Mesmo assim, transcorrido tanto tempo, continuamos com imensa dificuldade em compreender a Boa Nova, porque não percebemos ainda que a mudança tem de ser em nós, no nosso interior. A espada de que Jesus falava, ao dizer “Vim trazer a espada”, não era a espada que agitámos perante os “inimigos da religião”, quando de cristãos perseguidos passámos a perseguidores, querendo obrigar, pela força, todos os povos a seguir os nossos ideais religiosos. Espalhamos dor, morte, fizemos cruzadas e guerras religiosas e, se hoje já não brandimos espadas físicas, estamos ainda prontos a agitar, perante os que não professam as nossas ideias, a espada das contendas verbais, ofendendo, magoando, e dando uma triste ideia do que é ser cristão. Em vez de sermos luz num mundo de sombras, consolação num mundo de dor, esperança num mundo de desânimo, quantas vezes afastamos ainda mais os que, já de si, pouca Fé têm, dessa luz que gostaríamos de espalhar, porque usamos a espada da dissensão, da supremacia de uma Fé que agitámos perante as mentes que achamos ignorantes. Pobres ignorante que somos nós! Pobres orgulhosos que nos achamos superiores e tão pouco percebemos dos ensinamentos de Jesus. Como queremos ser Luz, se continuamos imersos na própria sombra?
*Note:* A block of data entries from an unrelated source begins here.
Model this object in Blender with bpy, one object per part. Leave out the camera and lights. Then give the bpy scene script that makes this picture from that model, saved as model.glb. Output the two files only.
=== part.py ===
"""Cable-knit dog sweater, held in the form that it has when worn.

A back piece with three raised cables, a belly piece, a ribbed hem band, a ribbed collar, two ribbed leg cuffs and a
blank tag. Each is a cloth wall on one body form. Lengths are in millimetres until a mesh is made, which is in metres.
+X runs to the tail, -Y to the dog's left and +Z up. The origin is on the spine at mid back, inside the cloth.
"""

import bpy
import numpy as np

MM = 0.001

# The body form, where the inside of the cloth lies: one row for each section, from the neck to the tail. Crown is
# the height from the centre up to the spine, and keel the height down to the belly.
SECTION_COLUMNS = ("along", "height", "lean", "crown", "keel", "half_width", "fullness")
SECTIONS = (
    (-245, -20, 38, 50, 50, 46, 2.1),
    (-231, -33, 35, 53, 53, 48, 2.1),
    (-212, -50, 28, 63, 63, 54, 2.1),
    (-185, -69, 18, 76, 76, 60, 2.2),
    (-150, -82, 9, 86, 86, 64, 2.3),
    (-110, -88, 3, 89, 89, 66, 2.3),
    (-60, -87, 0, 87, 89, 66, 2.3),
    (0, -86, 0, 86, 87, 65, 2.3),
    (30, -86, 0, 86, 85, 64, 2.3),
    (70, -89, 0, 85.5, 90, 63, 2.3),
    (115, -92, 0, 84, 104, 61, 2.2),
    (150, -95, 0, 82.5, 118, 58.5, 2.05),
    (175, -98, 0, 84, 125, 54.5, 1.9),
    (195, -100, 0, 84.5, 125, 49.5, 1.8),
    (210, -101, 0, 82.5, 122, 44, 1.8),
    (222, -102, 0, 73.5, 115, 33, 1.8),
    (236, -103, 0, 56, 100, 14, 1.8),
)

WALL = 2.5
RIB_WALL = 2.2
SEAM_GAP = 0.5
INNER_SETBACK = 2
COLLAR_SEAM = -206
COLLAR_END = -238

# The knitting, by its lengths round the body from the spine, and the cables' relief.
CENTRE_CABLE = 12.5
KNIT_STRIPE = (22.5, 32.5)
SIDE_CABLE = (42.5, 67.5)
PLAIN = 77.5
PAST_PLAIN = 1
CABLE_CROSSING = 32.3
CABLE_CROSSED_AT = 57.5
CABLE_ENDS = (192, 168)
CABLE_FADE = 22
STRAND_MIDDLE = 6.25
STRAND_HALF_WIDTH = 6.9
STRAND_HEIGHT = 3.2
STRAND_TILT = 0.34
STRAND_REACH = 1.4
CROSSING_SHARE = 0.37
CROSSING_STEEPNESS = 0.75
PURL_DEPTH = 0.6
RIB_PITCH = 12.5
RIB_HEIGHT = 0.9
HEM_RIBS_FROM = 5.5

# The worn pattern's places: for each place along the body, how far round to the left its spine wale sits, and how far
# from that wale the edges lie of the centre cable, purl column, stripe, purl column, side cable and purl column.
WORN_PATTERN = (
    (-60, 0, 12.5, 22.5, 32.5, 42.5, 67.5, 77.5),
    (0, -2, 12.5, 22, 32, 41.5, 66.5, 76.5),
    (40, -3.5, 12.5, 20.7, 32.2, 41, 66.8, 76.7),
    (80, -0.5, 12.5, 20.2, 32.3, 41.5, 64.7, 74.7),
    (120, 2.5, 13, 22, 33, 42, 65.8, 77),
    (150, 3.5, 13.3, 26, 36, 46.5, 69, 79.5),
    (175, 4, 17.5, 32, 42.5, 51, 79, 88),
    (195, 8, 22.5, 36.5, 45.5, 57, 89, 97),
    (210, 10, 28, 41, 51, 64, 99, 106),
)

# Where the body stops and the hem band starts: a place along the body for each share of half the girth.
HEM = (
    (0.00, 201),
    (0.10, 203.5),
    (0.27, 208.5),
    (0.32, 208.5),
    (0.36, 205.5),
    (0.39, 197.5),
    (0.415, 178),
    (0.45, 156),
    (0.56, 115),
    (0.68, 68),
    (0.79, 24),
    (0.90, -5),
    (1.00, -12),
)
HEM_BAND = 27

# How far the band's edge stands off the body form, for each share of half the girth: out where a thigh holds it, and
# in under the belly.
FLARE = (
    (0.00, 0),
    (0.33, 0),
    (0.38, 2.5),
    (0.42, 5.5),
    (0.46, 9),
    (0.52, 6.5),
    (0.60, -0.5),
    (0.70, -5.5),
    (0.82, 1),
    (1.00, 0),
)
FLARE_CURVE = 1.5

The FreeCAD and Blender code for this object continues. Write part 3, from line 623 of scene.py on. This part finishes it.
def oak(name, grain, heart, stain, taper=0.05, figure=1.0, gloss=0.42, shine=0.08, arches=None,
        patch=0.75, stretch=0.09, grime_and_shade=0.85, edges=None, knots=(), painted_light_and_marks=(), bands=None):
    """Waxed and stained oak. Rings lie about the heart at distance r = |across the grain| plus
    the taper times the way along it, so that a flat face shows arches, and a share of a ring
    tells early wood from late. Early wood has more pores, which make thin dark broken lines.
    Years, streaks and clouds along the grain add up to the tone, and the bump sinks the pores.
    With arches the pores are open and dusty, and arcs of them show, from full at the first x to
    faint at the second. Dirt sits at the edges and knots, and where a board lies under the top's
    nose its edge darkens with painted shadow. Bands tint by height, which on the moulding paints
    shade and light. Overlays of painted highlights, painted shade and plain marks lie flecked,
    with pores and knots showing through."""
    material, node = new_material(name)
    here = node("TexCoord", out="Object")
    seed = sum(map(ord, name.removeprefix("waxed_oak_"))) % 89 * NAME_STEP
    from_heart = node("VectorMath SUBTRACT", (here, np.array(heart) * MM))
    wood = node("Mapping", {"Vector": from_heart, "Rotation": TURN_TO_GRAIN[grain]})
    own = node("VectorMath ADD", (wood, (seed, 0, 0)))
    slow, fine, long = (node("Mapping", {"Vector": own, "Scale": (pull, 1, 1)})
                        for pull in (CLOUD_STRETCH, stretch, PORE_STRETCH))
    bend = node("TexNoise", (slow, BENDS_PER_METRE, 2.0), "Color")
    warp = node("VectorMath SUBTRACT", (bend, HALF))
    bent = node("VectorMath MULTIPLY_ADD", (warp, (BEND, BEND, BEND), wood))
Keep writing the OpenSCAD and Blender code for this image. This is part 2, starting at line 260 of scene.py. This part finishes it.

É altura de usarmos a verdadeira espada da luta contra as próprias imperfeições, contra os atavismos que ainda nos acorrentam e de que tardamos em nos libertar. É essa a função da espada empunhada por Jesus: a luta íntima contra tudo o que nos infelicita, para que sigamos mais libertos dos grilhões dos erros que trazemos do passado. E a luta para que possamos seguir com menos entraves que nos infelicitarão no futuro.

“Eu vim trazer fogo à terra”. Fogo abençoado a incendiar-nos a alma de esperança, de boa vontade, de anseio pela perfeição, de compreensão perante os outros e nós mesmos. Fogo do Amor pela Humanidade, por Deus e por nós próprios. Quem não se ama, quem não procura aperfeiçoar-se para se tornar uma pessoa melhor e mais feliz, como pode cumprir o “Ama o próximo como a ti mesmo”?

Cultivemos a humildade nos nossos corações, para que consigamos perceber o quanto temos ainda de melhorar e usemos a espada e o fogo trazidos pelo querido e amado Mestre Jesus, espalhando no nosso coração as sementinhas do Bem, porque, pelo exemplo do que formos, será o melhor método de disseminar a Mensagem ao mundo que tanto necessita dela. E, se nos sentimos abençoados pelo conhecimento e pela Fé Espírita, lembremo-nos que grande é a nossa responsabilidade, porque, tal como avisou Jesus, “A quem muito foi dado, muito será pedido”.